The Obama Administration has evaluated business plans and decided the best course of action for two of the auto companies formerly known as the “Big Three!” America can breathe a sigh of relief. Chrysler can declare bankruptcy now and be taken over by Fiat. GM can have a few billion more (borrowed) tax dollars now and the economic wizards in Washington will decide a GM bankruptcy later. What an innovative solution!
Of course, we have to overlook the fact that the president has never run a business, let alone an automobile manufacturer, and none of his financial advisers has even remotely relevant experience -- one wonders who evaluated the business plans and what criteria were used.
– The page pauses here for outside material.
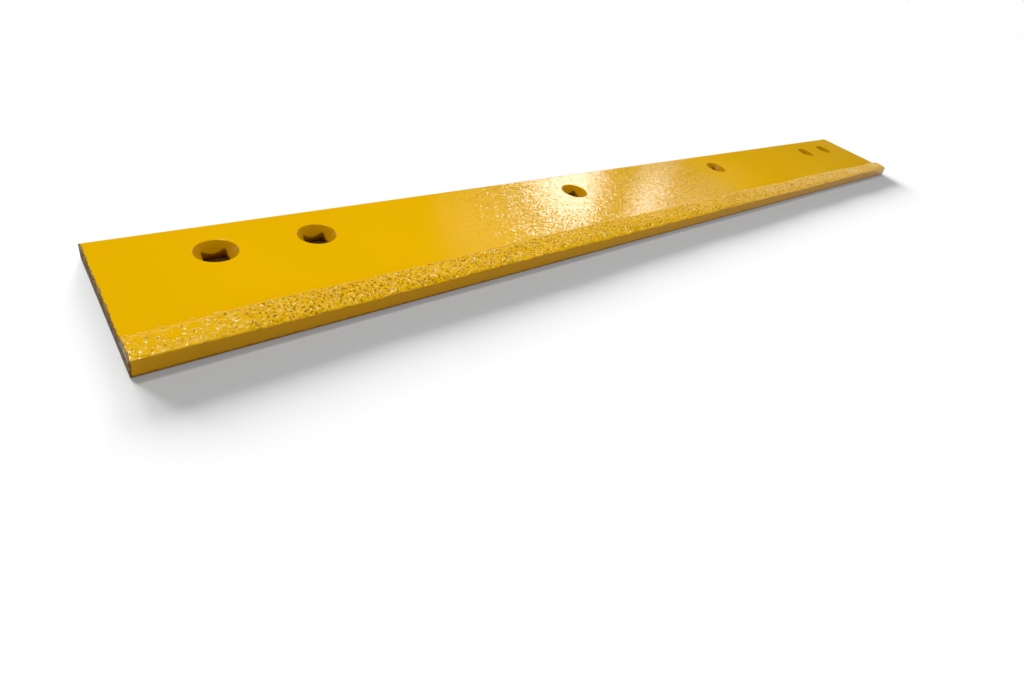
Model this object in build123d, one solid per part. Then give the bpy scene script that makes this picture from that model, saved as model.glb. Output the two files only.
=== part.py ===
from build123d import *
import os
from math import ceil, cos, pi, radians, sin, tan

# Carbide snowplow blade: a punched steel bar with a carbide overlay welded along its cutting edge.
# Millimetres. The blade lies on its back face, with its front face up. The origin is at the middle of
# the back face, +X runs along the blade, +Y points from the cutting edge to the top edge, and +Z points
# out of the front face.

# Rolled bar
bar_length = 1219.2
bar_width = 139.7
bar_thickness = 12.7
rolled_edge_radius = 2.0

# Countersunk square holes for 5/8 in plow bolts, in one row below the top edge
hole_row_inset = 38.1
end_hole_distance = 76.2
end_hole_step = 76.2
hole_pitch = 304.8
square_side = 17.46
square_corner_radius = 2.0
mouth_diameter = 31.75
countersink_angle = 80.0
mouth_rim_radius = 0.6

# Carbide overlay: a deposit of grit in weld metal, whose crown and width wander along the blade
overlay_width = 28.0
overlay_middle_gain = 5.0
overlay_width_wave = 1.2
overlay_width_wave_length = 310.0
overlay_crown = 4.0
overlay_crown_wave = 0.35
overlay_crown_wave_length = 140.0
overlay_front_height = 1.5
overlay_front_wave = 1.0
overlay_front_wave_length = 381.0
overlay_front_roll = 8.0
overlay_toe_slope_width = 10.0
overlay_end_radius = 4.0
end_face_height = 0.3

# Spacing of the points that the overlay's surface passes through, and how far it runs past the overlay
station_spacing = 19.0
row_spacing = 2.5
surface_margin = 5.0

# How far a cutter runs past the face that it opens
cutter_overrun = 1.0

front_edge_y = -bar_width / 2
hole_row_y = bar_width / 2 - hole_row_inset


def hole_positions():
    """X of each hole: two near each end, and the rest evenly spaced at about the standard pitch."""
    outer = bar_length / 2 - end_hole_distance
    inner = outer - end_hole_step
    gaps = max(1, round(2 * inner / hole_pitch))
    between = [-inner + 2 * inner * i / gaps for i in range(gaps + 1)]
    return [-outer, *between, outer]


def plow_bolt_cutter():
    """A square hole with rounded corners, and a cone that opens it to the front face."""
    slope = tan(radians(countersink_angle / 2))
    mouth_radius = mouth_diameter / 2
    radius_inside_neck = square_side / 4
    cone_depth = (mouth_radius - radius_inside_neck) / slope
    square = RectangleRounded(square_side, square_side, square_corner_radius)
    neck = Pos(0, 0, -cutter_overrun) * extrude(square, bar_thickness + cutter_overrun)
    cone = Cone(
        bottom_radius=radius_inside_neck,
        top_radius=mouth_radius + cutter_overrun * slope,
        height=cone_depth + cutter_overrun,
        align=(Align.CENTER, Align.CENTER, Align.MIN),
    )
    return neck + Pos(0, 0, bar_thickness - cone_depth) * cone


def blade_bar():
    """The bar with its rolled long edges. The edge under the overlay stays square."""
    bar = Box(bar_length, bar_width, bar_thickness, align=(Align.CENTER, Align.CENTER, Align.MIN))
    back_edges = bar.edges().filter_by(Axis.X).group_by(Axis.Z)[0]
    top_edge = bar.edges().filter_by(Axis.X).group_by(Axis.Z)[-1].sort_by(Axis.Y)[-1]
    bar = fillet([*back_edges, top_edge], rolled_edge_radius)
    for x in hole_positions():
        bar -= Pos(x, hole_row_y, 0) * plow_bolt_cutter()
    front_face = bar.faces().filter_by(Axis.Z).sort_by(Axis.Z)[-1]
    rims = [edge for wire in front_face.inner_wires() for edge in wire.edges()]
    return fillet(rims, mouth_rim_radius)


def overlay_width_at(x):
    """Width of the overlay: fullest at mid length, with a slow wave."""
    middle = cos(pi * x / bar_length)
    return overlay_width + overlay_middle_gain * middle + overlay_width_wave * sin(
        2 * pi * x / overlay_width_wave_length
    )


def overlay_height_at(x, inset):
    """Height of the overlay above the bar, at a distance inset from the cutting edge.

    Past its inner edge the height is negative, so that the surface passes through the bar's front face.
    """
    crown = overlay_crown + overlay_crown_wave * sin(2 * pi * x / overlay_crown_wave_length)
    front = overlay_front_height + overlay_front_wave * sin(2 * pi * x / overlay_front_wave_length)
    slope_start = overlay_width_at(x) - overlay_toe_slope_width
    if inset < overlay_front_roll:
        return crown - (crown - front) * (1 - inset / overlay_front_roll) ** 2
    if inset < slope_start:
        return crown
    return crown * cos(pi / 2 * (inset - slope_start) / overlay_toe_slope_width)


def spread(start, end, spacing):
    """Evenly spaced values from start to end, at most spacing apart."""
    steps = ceil((end - start) / spacing)
    return [start + (end - start) * i / steps for i in range(steps + 1)]


def carbide_overlay():
    """The deposit: a wavy crowned surface, brought down to the bar and trimmed to its footprint."""
    widest = overlay_width + overlay_middle_gain + overlay_width_wave
    tallest = overlay_crown + overlay_crown_wave
    stations = spread(-bar_length / 2 - surface_margin, bar_length / 2 + surface_margin, station_spacing)
    rows = spread(-surface_margin, widest + surface_margin, row_spacing)
    points = [
        [(x, front_edge_y + inset, bar_thickness + overlay_height_at(x, max(inset, 0))) for x in stations]
        for inset in rows
    ]
    crowned = Face.make_surface_from_array_of_points(points, min_deg=3, max_deg=5)
    deposit = extrude(crowned, amount=bar_thickness, dir=(0, 0, -1))
    footprint = Box(bar_length, widest, tallest, align=(Align.CENTER, Align.MIN, Align.MIN))
    end_edges = footprint.edges().filter_by(Axis.Y).group_by(Axis.Z)[-1]
    footprint = fillet(end_edges, min(overlay_end_radius, tallest - end_face_height))
    return Pos(0, front_edge_y, bar_thickness) * footprint & deposit


os.makedirs("parts", exist_ok=True)
for node, shape in {"blade_bar": blade_bar(), "carbide_overlay": carbide_overlay()}.items():
    export_step(shape, f"parts/{node}.step")
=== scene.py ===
"""Carbide snowplow blade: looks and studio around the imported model. Metres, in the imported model's frame."""
from math import cos, pi, radians, sin

import bmesh
import bpy
import numpy as np
from mathutils import Matrix, Vector
from mathutils.bvhtree import BVHTree


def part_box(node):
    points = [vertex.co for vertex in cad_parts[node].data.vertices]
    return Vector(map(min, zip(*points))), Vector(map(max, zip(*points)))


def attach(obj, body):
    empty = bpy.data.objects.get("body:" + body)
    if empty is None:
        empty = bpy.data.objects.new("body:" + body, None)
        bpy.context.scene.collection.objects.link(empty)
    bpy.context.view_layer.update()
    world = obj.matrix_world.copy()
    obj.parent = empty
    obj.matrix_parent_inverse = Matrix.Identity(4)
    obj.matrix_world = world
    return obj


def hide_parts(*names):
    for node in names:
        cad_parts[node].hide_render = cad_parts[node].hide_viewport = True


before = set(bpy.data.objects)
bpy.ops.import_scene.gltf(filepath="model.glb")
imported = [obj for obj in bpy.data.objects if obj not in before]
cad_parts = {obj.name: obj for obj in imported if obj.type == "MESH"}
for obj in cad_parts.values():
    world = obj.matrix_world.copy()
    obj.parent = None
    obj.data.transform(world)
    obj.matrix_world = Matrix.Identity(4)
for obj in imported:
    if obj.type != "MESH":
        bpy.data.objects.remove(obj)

bpy.context.view_layer.update()

# Camera
CAMERA_PLACE = Vector((-0.64995, -0.40807, 0.31424))
CAMERA_TARGET = Vector((-0.21426, -0.07371, 0.0))
CAMERA_ROLL = radians(17.383)
CAMERA_LENS = 21.191
CAMERA_SHIFT = (-0.0803, -0.0834)

# Light: a high key lamp from behind, and a lamp over the near half, which fades along the blade
KEY_AZIMUTH = radians(-8)
KEY_ELEVATION = radians(70)
KEY_ANGLE = radians(10)
KEY_STRENGTH = 2.24
OVERHEAD_PLACE = Vector((-0.36, -0.02, 0.9))
OVERHEAD_SIZE = 0.6
OVERHEAD_RADIANCE = 1.62
# A low lamp in front, for the edge face of the middle and far parts
FRONT_PLACE = Vector((0.15, -1.6, 0.5))
FRONT_SIZE = 0.9
FRONT_RADIANCE = 1.7

# A dim room that brightens to white at the horizon
ROOM_LEVEL = 0.012
HORIZON_LEVEL = 1.0
# Top of the white horizon and bottom of the dim room: all round, and behind the blade
HORIZON_FADE = (radians(10), radians(27))
BACK_FADE = (radians(4), radians(12))

# Soft boxes stand in one upright plane: its foot, and the direction in which it looks away from the blade
BOX_PLANE_FOOT = Vector((-0.1596, 0.0, 0.0127))
BOX_PLANE_AZIMUTH = radians(48)
BOX_PLANE_DISTANCE = 2.5
# name: shape, then left, right, bottom, top in the plane, then radiance
SOFT_BOXES = {
    "veil": ("ELLIPSE", -0.74, -0.14, 1.02, 1.80, 0.4),
    "spark": ("RECTANGLE", -0.54, -0.34, 1.22, 1.52, 7.0),
    "top": ("RECTANGLE", -0.27, -0.15, 0.93, 1.17, 10.0),
    "bright": ("ELLIPSE", -0.17, 0.15, 0.88, 1.48, 9.0),
    "core": ("ELLIPSE", -0.08, 0.11, 0.96, 1.32, 5.0),
    "side": ("RECTANGLE", 0.33, 0.50, 0.98, 1.28, 6.5),
    "upper": ("RECTANGLE", 0.33, 0.52, 0.72, 0.98, 0.8),
    "low": ("ELLIPSE", 0.47, 0.94, 0.90, 1.22, 1.2),
    "far": ("ELLIPSE", 0.95, 1.95, 1.15, 1.75, 2.5),
}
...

Then, of course, we have to consider the decision to force Chrysler to merge with Fiat, instead of being split into potentially profitable businesses in Chapter 11 court. Chrysler’s demise was no surprise to anyone who has been paying attention to the auto industry since 1970, because they have consistently produced the wrong cars for the economic times. For instance, when gasoline was $4.00 per gallon last summer, Chrysler was advertising the availability of its “Hemi” across its model lineup and offered little or no competition in the high-mileage market segment. Also, Chrysler/Dodge/Jeep were perennially at the bottom of consumer reliability ratings. If ever there were a company that deserved to fold, Chrysler was near the top of that list.
Now, through the genius of DC bureaucracy, Chrysler, a company that was unable to read the market, is to be wedded with Fiat. Anyone over 40 may remember Fiat’s short but undistinguished attempt to compete in the American market. The 124 Sedan was small, unattractive, and not particularly efficient. Fiat finally withdrew the 124 from our shores and licensed Russia to build them under the name “Lada.” The Spyder roadster lasted a bit longer than the 124, but ultimately died because of Fiat’s poor quality and lack of maintenance support. So, we are looking a merging Chrysler, a company with no foresight and poor quality control, with Fiat, which has a documented record of being unable to produce a quality car for our market. Whether they end up making “Fislers” or “Chryats,” only a fool would buy one. And, by the way, if Fiat is making the decisions, will he cars really be American?
General Motors is another case, entirely. At one time nearly half of Americans drove a Chevrolet, Pontiac, Oldsmobile, Buick, Cadillac, or GMC truck. But GM’s vision got lost in the management hierarchy, where profit per unit trumps market demand, quality control, and responsiveness to competition. Only Buick and Cadillac succeeded in going head-to-head with the Japanese and Korean competition. Oldsmobile folded, and Chevrolet and Pontiac loyalists found more attractive, more efficient, and better designed alternatives at their local Asian branded dealer. GM lost market share because its leadership forgot why they were in business. Now, GM management and design decisions will be made by people who do not possess a clue as to what that business may be. If you like the Post Office and AMTRAK, you’ll love the new GM!
If these two companies had been allowed to pursue normal Chapter 11 relief, it is likely that Toyota, Honda, Nissan, or Hyundai would have purchased the brands with profit potential. The rest would have been relegated to the history of Nash, Studebaker, DeSoto, and Packard -- good cars whose day is past. There is nobility in having once been great; there is nothing worth noting in living on in mediocrity.